## EXERCISE INSTRUCTIONS
Word for word, restate the lines from the start of the data below through the line containing "pressed-in M8 studs".

## PROVIDED DATA
--- start ---

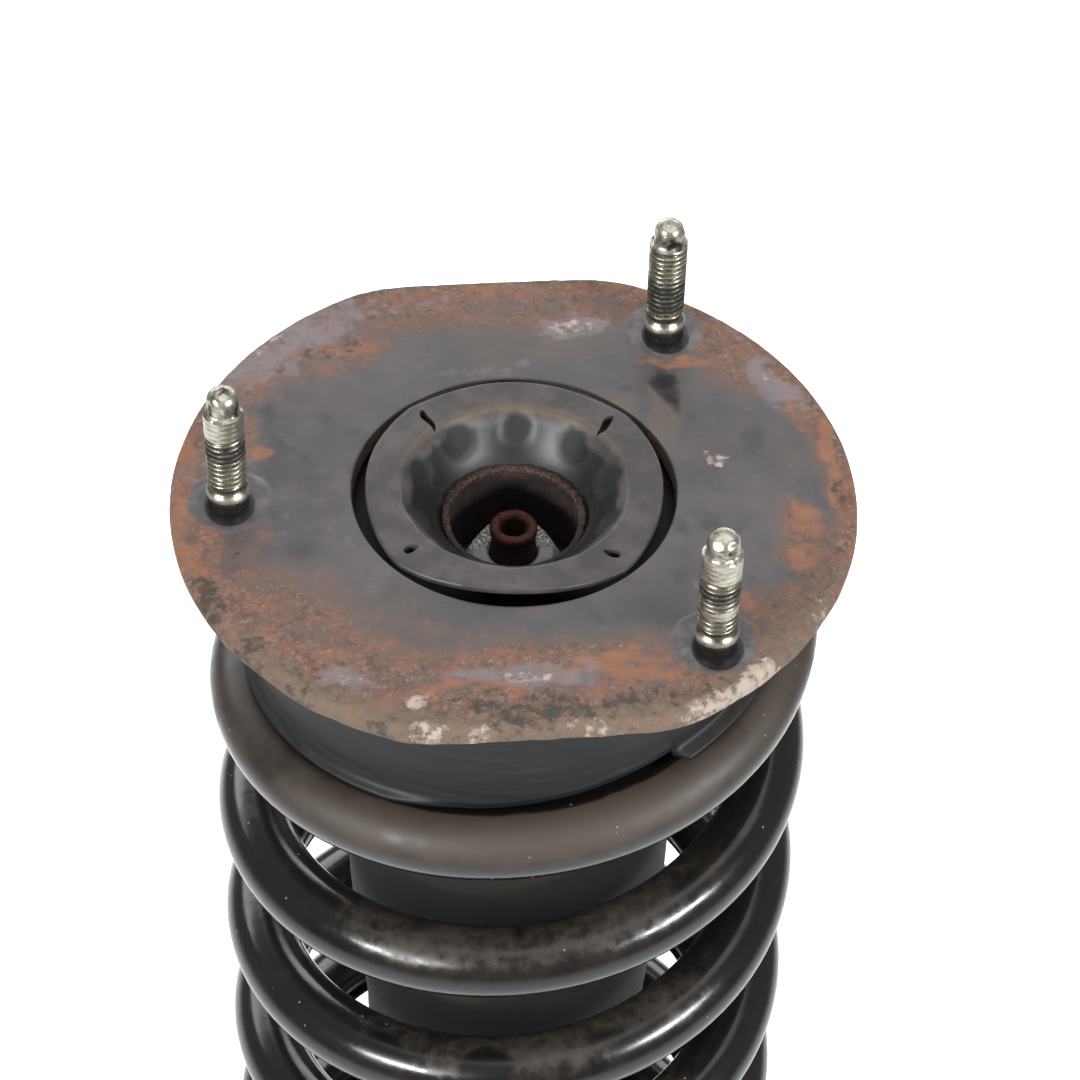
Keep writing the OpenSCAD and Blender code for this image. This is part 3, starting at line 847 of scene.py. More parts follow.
@dataclass
class MountStuds:
    """Three pressed-in M8 studs with a bright flared collar on a dark foot."""

    circle: float = 57.5
    angles: tuple[float, ...] = (180.0, 52.0, -52.0)
    names: tuple[str, ...] = ("single", "left", "right")
    # heights between which the thread is worn smooth and bright
    plain: tuple[tuple[tuple[float, float], ...], ...] = (
        ((18.5, 25.2),), ((24.0, 25.5),), ((18.8, 25.4), (9.6, 13.2)))
    # heights between which the thread is black with grease
    black: tuple[tuple[float, float], ...] = ((13.0, 18.4), (7.0, 16.5), (13.8, 18.4))
    major: float = 4.0
    pitch: float = 1.25
    depth: float = 0.62
    tip: float = 5.4
    around: int = 60

    def profile(self, height: float) -> tuple[Points, Points]:
        """Outline of the stud, and depth of its thread up its height.

        Args:
            height: Height of the stud above the plate.

        Returns:
            Rows of radius and height, and the thread's share at each row.
        """
        start = height - self.tip
        foot = fillet([(5.95, -5.4, 0), (5.95, -4.0, 0.3), (4.6, -3.9, 0.2), (4.6, -0.3, 0.2),
                       (4.15, 0.2, 0.2), (4.15, 1.9, 0.4), (4.5, 3.0, 0.6), (4.4, 4.1, 0.7),
                       (3.55, 5.2, 0.5), (3.6, 6.0, 0.4), (4.0, 6.5, 0)], closed=False)
        thread = [(self.major, z) for z in np.arange(6.65, start - 0.2, 0.125)]
        tip = fillet([
            (4.0, start - 0.15, 0.1), (3.42, start + 0.35, 0.2), (3.15, start + 0.9, 0.3),
            (3.3, start + 1.8, 0.4), (3.28, start + 3.3, 0.6), (2.5, height - 0.5, 0.9),
            (1.0, height - 0.02, 0.5), (0.02, height, 0)], closed=False)
        rows = np.array([*foot, *thread, *tip])
        share = ease((rows[:, 1] - 6.2) / 1.0) * ease((start - rows[:, 1] + 0.2) / 0.9)
        return rows, share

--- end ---

## WRITTEN REPLY
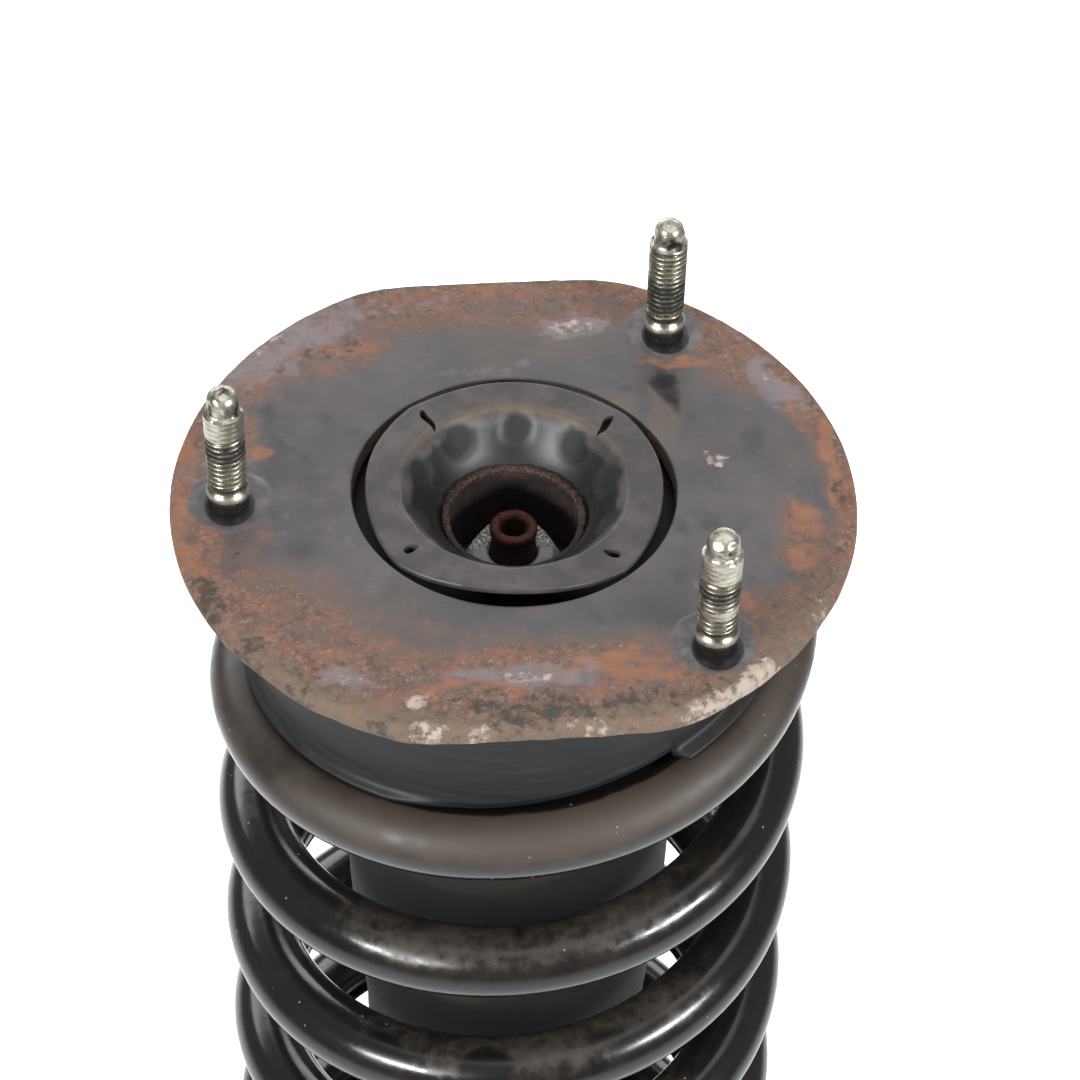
Keep writing the OpenSCAD and Blender code for this image. This is part 3, starting at line 847 of scene.py. More parts follow.
@dataclass
class MountStuds:
    """Three pressed-in M8 studs with a bright flared collar on a dark foot."""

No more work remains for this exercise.